Roger Abshire Ph.D. (2019)
Dissertation Title: The Problem of Constitutional Discretion
Dissertation Committee: Jeremy D. Bailey, Jeffrey Church, Brandon Rottinghaus, George Thomas
Roger’s research and teaching interests focus on American Political Thought, American Political Development, Modern Political Thought, Constitutionalism, Constitutional Law, Judicial Process, and American Politics. He has presented several papers in these fields and has taught an undergraduate Constitutional Law course. His dissertation, titled “The Problem of Constitutional Discretion”, traces the institutional and theoretical development of three discretionary constitutional powers (legislative procedural rule making, the presidential pardon power, and jurisdictional equity), and argues that the constitutionalization of discretionary power undermined the American constitutional project.

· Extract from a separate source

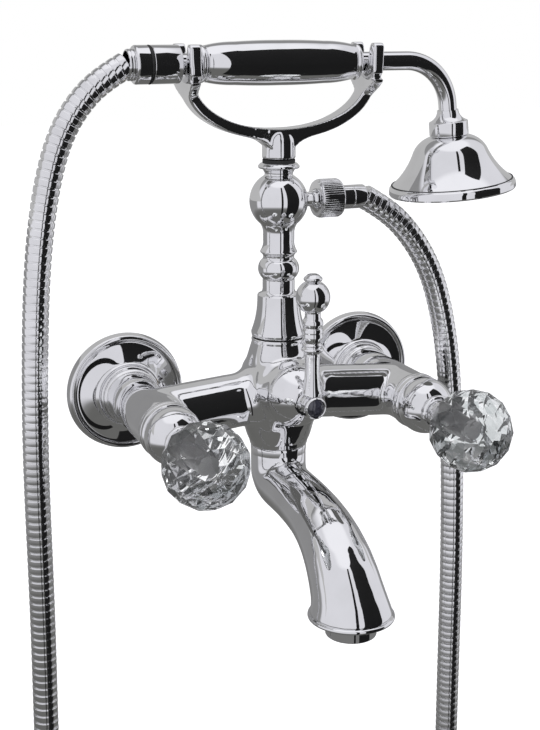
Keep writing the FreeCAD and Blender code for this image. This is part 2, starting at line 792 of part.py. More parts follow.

Ndifreke Ette Ph.D. (2019)
Dissertation Title: Carl Schmitt’s Middle Course: ‘The People’ as Actors within the Constitution
Dissertation Committee: Jeffrey Church (Chair), Jeremy Bailey, Alin Fumurescu, Peter C. Caldwell (External Adviser, Rice University)
Ndifreke Ette is a Ph.D. Candidate in the Department of Political Science, where his research focuses on democratic theory, modern political thought, constitutionalism in the Weimar Republic and Carl Schmitt’s political thought. His dissertation investigates Carl Schmitt’s ideas on popular participation in politics. At University of Houston, Ndifreke has taught courses on American Government and the political theory of modern Conservatism and Progressivism.